Update 2: Oh wow, I needed to install python3-colcon-common-extensions, which I found after reading the build-from-source doc. Definitely feel like that should have been handled for me by installing ros-base, or some sort of colcon metapackage at least (perhaps simply called python3-colcon?).

Yes you are right.
From what I have seen, if you start from the official ROS2 docker images you get ROS, but no colcon or other developmet/build tools

None of the packages in ROS 2 have a dependency on the colcon build tool. This is sort of nice since production systems don’t necessarily need build tools so ROS 2 is one step closer to minimal production environments if the functionality to split out development info from runtime libraries is contributed.

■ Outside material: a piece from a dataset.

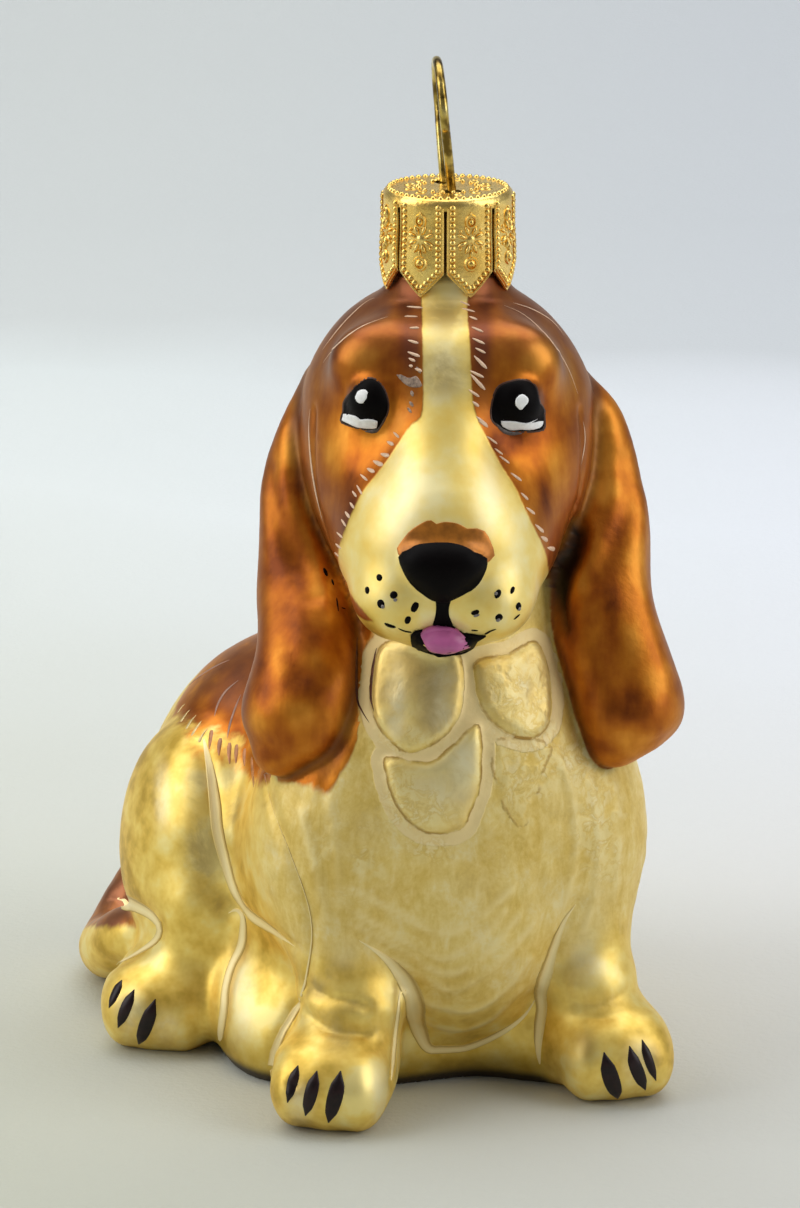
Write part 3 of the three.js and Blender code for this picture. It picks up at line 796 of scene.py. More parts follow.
def saddle_reach(at, surface, pad):
    """How far places lie inside the amber of the shoulders and back; outside it is below zero."""
    edge = surface.line(SADDLE_EDGE, 4)
    knots = bearing(edge)
    order = np.argsort(knots)
    turn = np.abs(bearing(at.points))
    edge_turns = np.append(knots[order], BACK_TURNS)
    edge_heights = np.append(edge[order, 2], BACK_HEIGHTS)
    above = at.height - np.interp(turn, edge_turns, edge_heights)
    saddle = np.minimum(above * 0.8 - 0.02, (turn - knots.min()) * 0.25)
    saddle = np.where(at.head_gap < 0.5, np.minimum(saddle, 2 - at.forward_head), saddle)
    return np.minimum(saddle, -1.25 - pad)


def burgundy_and_sheen_share(at, blaze):
    """Dark red-brown lacquer on the crown and along the blaze, and painted sheen of the same colour on what
    faces sideways.
    """
    dark_rim = np.exp(-((blaze + 1.0) / 0.9) ** 2) * rise(at.height, 64, 76) * (at.forward_head > 0)
    crown = rise(at.height + 0.25 * np.abs(at.points[:, 0]), 72.5, 80)
    # painted sheen: what faces sideways is darkened, as edges are at grazing light
    side_sheen = rise(np.abs(at.normals[:, 0]), 0.72, 1.0) * rise(at.height, 30, 40)
    return np.clip(0.75 * crown + 0.8 * dark_rim + 0.6 * side_sheen, 0, 1)


def mauve_share(at, saddle):
    """Dull mauve-brown lacquer: on the saddle and the tail, but not in the orange patch."""
    back = rise(saddle, 0.3, 3) * rise(at.head_gap, 0.3, 1)
    mauve = np.maximum(back, rise(-at.tail_gap, -1, 0)) * rise(at.ear_gap, 0.3, 1)
    u, v, across, down = ORANGE_PATCH
    off = ((at.pixels[:, 0] - u) / across) ** 2 + ((at.pixels[:, 1] - v) / down) ** 2
    return mauve * (1 - 0.85 * np.exp(-off) * (at.ear_gap > 0.3))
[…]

The Linux development instructions cover the colcon package installation with python3-colcon-common-extensions. The package name isn’t my favorite. (My preferred color of the bikeshed is colcon-sensible :wink:) but because colcon is primarily implemented via plugins to the core colcon package and usable beyond the ROS ecoystem, the colcon-ros package includes only the packages needed to build ROS packages and not any of the creature comfort plugins that you might also want. Hence colcon-common-extensions to wrap them both.

I don’t agree that colcon or any tools needed only at build time ought to be in ros-base. But I also see where the suggestion is coming from and I think a base-devel- or build-essential-like metapackage which could include everything necessary to build ros-base from source is a reasonable metapackage to propose. As well as the inclusion of said package in ros-desktop. The metapackage contents are specified in REP-2001 and you can open pull pull requests against the ros-infrastructure/rep project to propose modifications.

I happen to completely agree with you there, but that leads toward having runtime and development completely split, and we’re not there. We’re at an awkward in-between, where installing ros-base pulls in all sorts of headers, which are only useful at build time, but no tool to utilize them.

Anyway though, not a big deal, just awkward enough I thought it may have been an oversight. If not, cool.